A smart comparison usually includes these questions:
- Is the home a legacy property, a renovation candidate, or a newer custom build?
- How usable is the lot today?
- Does the site favor broad views, privacy, or a balance of both?
- How much ongoing maintenance may the hillside setting require?
- Does the outdoor living layout fit the way you actually spend time at home?
In West Lake Hills, the lot is often the story before the house is. Knowing how to read that story can help you buy with more confidence.
If you want a more private, property-specific read on West Lake Hills luxury homes, Bridget Ramey offers concierge buyer and seller guidance grounded in deep West Austin market knowledge and a highly tailored approach.
FAQs
What makes West Lake Hills luxury homes different from other West Austin homes?
- West Lake Hills stands out for its steep topography, one-acre residential lot pattern, mature tree cover, limited inventory, and the way lot siting, privacy, and views shape daily life.
What should you look for in a West Lake Hills lot?
- Focus on slope, usable land area, driveway access, drainage, tree preservation, privacy, and how setbacks and impervious-cover limits affect outdoor living space.
Are most West Lake Hills homes on large lots?
- Yes. In the city’s R-1 zoning, minimum lot size is one acre, and Area 1 planning is centered on single-family detached homes on one-acre lots.
What home styles are common in West Lake Hills?
- You will commonly see Ranch and Modern Ranch influences from the 1950s and 1960s, along with renovated modern homes, soft contemporary designs, and newer custom builds.

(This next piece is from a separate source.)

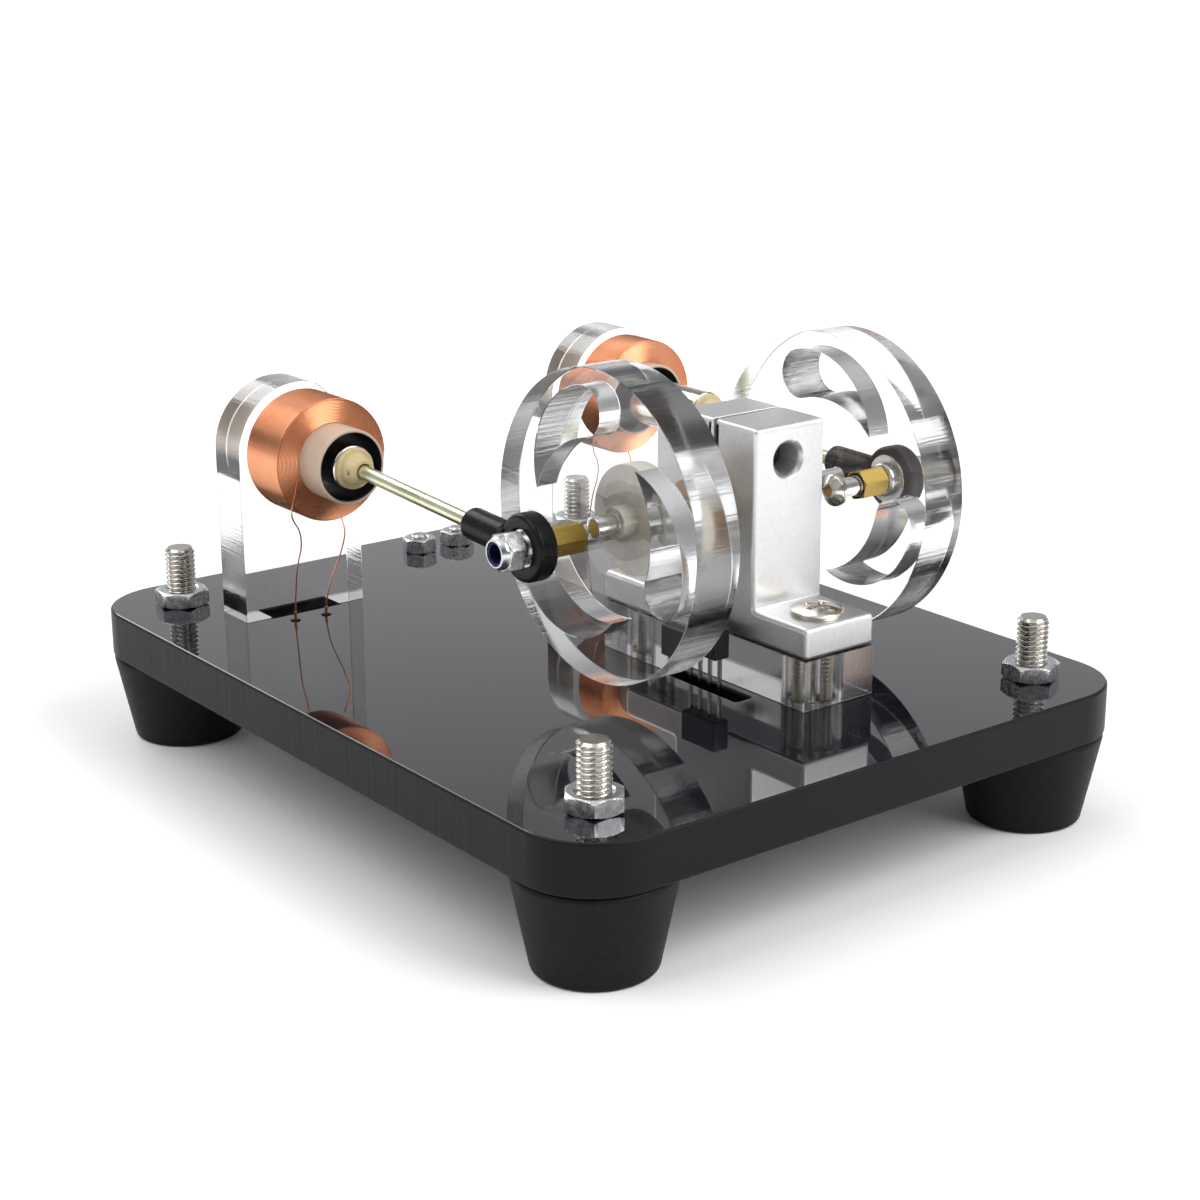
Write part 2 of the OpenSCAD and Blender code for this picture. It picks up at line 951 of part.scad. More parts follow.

What is daily life like in West Lake Hills?
- Daily life is mostly residential in feel, with access to local-serving businesses, major westside roads, nearby trail systems, Lake Austin access points, and well-known outdoor destinations like Zilker and Wild Basin.
What is the recent price range context for West Lake Hills homes?
- Recent market context shows an estimated average home value of $2,093,317 and a median sale price of $2,208,678, with limited active inventory and a median 62 days on market.